O consumismo serve para a segunda etapa do desenvolvimento desta rotina zumbificante, afinal de contas, o mundo capitalista precisa encontrar um meio de desenvolver uma rotina que ocupe todo o seu dia todos os dias, que não disponibilize tempo para pensar, seja por cansaço, seja por pressões sociais de ordem consumista. Sentar e conversar sobre política, sobre filosofia, sobre a situação do mundo e sobre os problemas ambientais é, para grande parte das pessoas, um plano chato. Se vamos conversar sobre algo deveríamos conversar sobre carros, mulheres, homens, o que fulan@ ou siclan@ fez semana passada, ontem, hoje, não? Deveríamos conversar sobre o que esta na moda, sobre computadores novos, sobre futebol, basquete, vólei, olimpíadas copa mundial, sobre a vida dos famosos e sobre a novela, não? A filosofia consumista não se limita ao gasto de dinheiro, o gasto de dinheiro é mais um resultado que um objetivo, na minha opinião.

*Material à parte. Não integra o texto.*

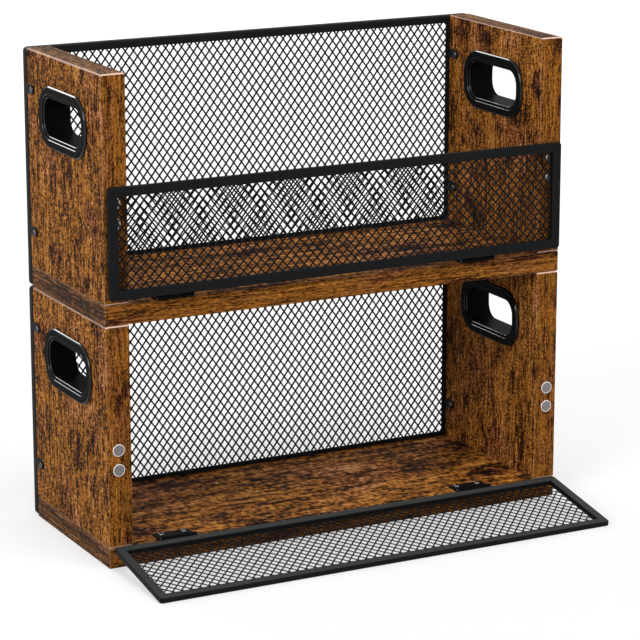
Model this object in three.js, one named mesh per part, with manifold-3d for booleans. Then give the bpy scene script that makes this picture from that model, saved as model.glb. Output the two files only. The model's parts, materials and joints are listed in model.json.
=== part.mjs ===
// A storage tower of two stacked media crates, each with a drop-down mesh door at its front.
// The lower crate's door lies open with its free edge at the floor, and the upper crate's door is shut.
// Millimetres. +X is to the right, +Y to the back and +Z up. The origin is on the floor, at the centre of
// the lower crate's footprint. Each crate is built in its own frame, with its underside at z = 0.

import * as THREE from "three";
import { mergeGeometries, mergeVertices } from "three/addons/utils/BufferGeometryUtils.js";
import Module from "manifold-3d";

const wasm = await Module();
wasm.setup();

// Driving dimensions of a crate, of its boards and of its door
const crateWidth = 480;
const crateDepth = 175;
const crateHeight = 230;
const boardThickness = 20;
const panelThickness = 24;
const doorHeight = 104;
const doorThickness = 5;
const doorBarWidth = 9;

// The eased edges of the boards, and how far a shut door keeps in from the crate's sides
const edgeEase = 1.4;
const doorSideInset = 3;
const doorCornerRadius = 2.5;
const doorEase = 0.5;

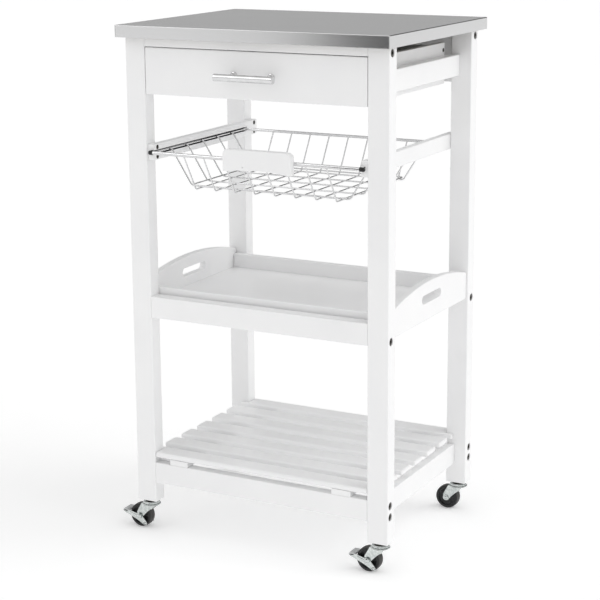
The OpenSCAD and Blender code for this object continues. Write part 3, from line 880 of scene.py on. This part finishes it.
def basket_wires(rim_x, rim_z, front_y, back_y, floor_z, layer):
    """Wires that hang from rod and rim, with the ones along X on top of the ones along Y."""
    bend, thin = 5, 10
    floor_x = rim_x - LEAN_X
    knee_x = rim_x - KNEE
    upper_z = floor_z + layer
    for number, box in enumerate(solids("basket_wires"), 1):
        centre = middle(box)
        size = box[1] - box[0]
        if size.y < thin:
            half = [(floor_x, upper_z), (knee_x, rim_z), (rim_x, rim_z)]
            points = [(-x, centre.y, z) for x, z in reversed(half)]
            points += [(x, centre.y, z) for x, z in half]
        elif size.x < thin:
            points = [(centre.x, front_y, rim_z), (centre.x, front_y + LEAN_Y, floor_z),
                      (centre.x, back_y - LEAN_Y, floor_z), (centre.x, back_y, rim_z)]
        else:
            continue
        wire = tube(rounded_path(points, bend), WIRE_D)
        wire_piece(f"basket_wire_{number:02d}", wire, "basket_wires")


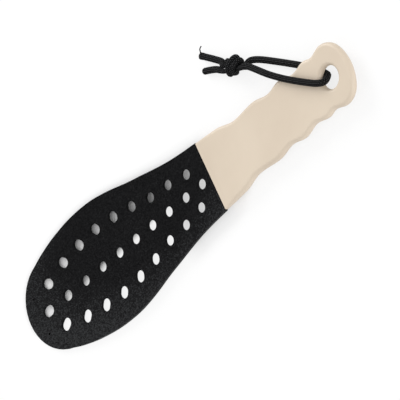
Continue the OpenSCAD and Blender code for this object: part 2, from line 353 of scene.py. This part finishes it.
gritSheets = {
    "coarseGritSheet": {
        "node": "coarse_abrasive_sheet", "finish": coarseGrit, "slot": "coarse_grit",
        "side": 1, "cell": 0.45 * mm, "height": 0.09 * mm, "seed": 11,
    },
    "fineGritSheet": {
        "node": "fine_abrasive_sheet", "finish": fineGrit, "slot": "fine_grit",
        "side": -1, "cell": 0.5 * mm, "height": 0.04 * mm, "seed": 12,
    },
}
bladeArea = {
    "tipX": -120 * mm,
    "length": 136.6 * mm,
    "width": 60.6 * mm,
    "halfThickness": 0.75 * mm,
    "sheet": 0.25 * mm,
    "spare": 1 * mm,
    "weld": 0.001 * mm,
    "flush": 0.01 * mm,    # a point this close to the open face lies on it
    "facing": 0.9,         # cosine of the angle past which a face is a wall and not the open face
    "sunken": 0.4,         # share of the grit's height that lies below the open face
}


def roughenFace(sheet, setup, area, face):
    # only the points of the open face that lie inside the outline move, each by its own amount
    up = normal * setup["side"]
    mesh = sheet.data
    level = [v.index for v in mesh.vertices if abs((v.co - origin).dot(up) - face) < area["flush"]]
    rim = set()
    for polygon in mesh.polygons:
        if abs(polygon.normal.dot(up)) < area["facing"]:
            rim.update(polygon.vertices)
    draw = random.Random(setup["seed"])
    for index in level:
        if index not in rim:
            mesh.vertices[index].co += up * setup["height"] * (draw.random() - area["sunken"])


def addGritSheet(name, setup, area):
    # a finely divided slab is cut to the outline and holes of the CAD sheet, and then its face is roughened
    pickOnly(nodes[setup["node"]])
    bpy.ops.object.duplicate()
    cutter = bpy.context.object
    pickOnly(cutter)
    editAll()
    bpy.ops.mesh.remove_doubles(threshold=area["weld"])
    bpy.ops.object.mode_set(mode="OBJECT")
    length = area["length"] + 2 * area["spare"]
    width = area["width"] + 2 * area["spare"]
    face = area["halfThickness"] - setup["height"] / 2
    bpy.ops.object.select_all(action="DESELECT")
    bpy.ops.mesh.primitive_grid_add(
        x_subdivisions=round(length / setup["cell"]), y_subdivisions=round(width / setup["cell"]), size=1,
        location=(area["tipX"] + area["length"] / 2, 0, face))
    sheet = bpy.context.object
    sheet.name = name
    sheet.scale = (length, width, 1)
    bpy.ops.object.transform_apply(location=True, rotation=True, scale=True)
    editAll()
    bpy.ops.mesh.extrude_region_move(TRANSFORM_OT_translate={"value": (0, 0, -2 * area["sheet"])})
    bpy.ops.mesh.select_all(action="SELECT")
    bpy.ops.mesh.normals_make_consistent(inside=False)
    bpy.ops.object.mode_set(mode="OBJECT")
    if setup["side"] < 0:
        sheet.rotation_euler = (math.pi, 0, 0)
        bpy.ops.object.transform_apply(location=True, rotation=True, scale=True)
    layOnFile(sheet)
    modify(sheet, "BOOLEAN", operation="INTERSECT", object=cutter, solver="EXACT")
    bpy.data.objects.remove(cutter)
    roughenFace(sheet, setup, area, face)
    dress(sheet, setup["finish"])
    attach(sheet, "file")
    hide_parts(setup["node"])
    print(name, len(sheet.data.polygons), "faces")


for sheetName, sheetSetup in gritSheets.items():
    addGritSheet(sheetName, sheetSetup, bladeArea)


# Grip: drawn flat as an outline with its hanging hole, given its thickness and a full round edge
grip = {
    "front": 16.6 * mm,
    "length": 103.4 * mm,
    "width": 36 * mm,
    "thickness": 4.2 * mm,
    "edgeRadius": 1.9 * mm,
    "sharpRadius": 0.7 * mm,   # the long edges are sharper where they meet the blade
    "sharpReach": 0.5 * mm,    # points up to this far behind the front get the sharp radius
    "frontRadius": 0.35 * mm,
    "taper": 14 * mm,          # over this length the grip gets thinner towards the blade
    "frontShare": 0.45,        # of its thickness is left there, just proud of the sheets
    "endRadius": 22 * mm,
    "holeRadius": 5.6 * mm,
    "spare": 4 * mm,           # drawn too long at the front, and cut off
    # crests and hollows of the finger waves: share of the length, share of the half width
    "waves": [(0.130, 0.955), (0.263, 0.806), (0.399, 0.869), (0.499, 0.772), (0.586, 0.864),
              (0.677, 0.756), (0.761, 0.844), (0.807, 0.789), (0.884, 0.894)],
    "waveSteps": 12,
    "arcSteps": 20,
    "holeSteps": 96,
    "edgeSteps": 6,
    "frontSteps": 4,
    "taperSteps": 6,
    "smoothAngle": 32,
    "weld": 0.002 * mm,
    "flush": 0.001 * mm,       # a point this close to a plane lies on it
    "facing": 0.9999,          # cosine of the angle up to which a face counts as flat
}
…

Ser politizado se tornou uma espécie de tabu, degradou-se em coisa de gente chata. Alias, pensar sobre qualquer coisa com mais significado que a festa do final de semana passado ou nas intrigas dos relacionamentos amorosos da sua vida é visto com um certo ar de estranheza, como algo interessante de se escutar vez ou outra talvez, mas não algo para se levar para a vida. Não entrarei no argumento de que a pessoa padrão emburrece com o passar do tempo, argumento que todas as gerações desenvolvem com relação as próximas gerações, mas definitivamente as gerações contemporâneas tem menos tempo para pensar do que seus antepassados. O tempo dedicado ao ócio, aos momentos de desenvolvimento de projetos pessoais e de pensar sobre a própria vida, tem diminuindo consideravelmente de geração para geração. Esta diminuição do tempo disponível para pensar criticamente é muito conveniente para a manutenção do sistema de escravidão voluntária que nós chamamos de capitalismo.
Nas palavras de um grande amigo meu, o sistema é bruto. Essa brutalidade nos destrói enquanto humanos nos alimentando da ilusão de que este processo de decadência é, na verdade, uma forma de se individualizar, de se tornar único. Não se deixe decair, não se deixe brutalizar, ao menos não sem entender o processo que te degenera.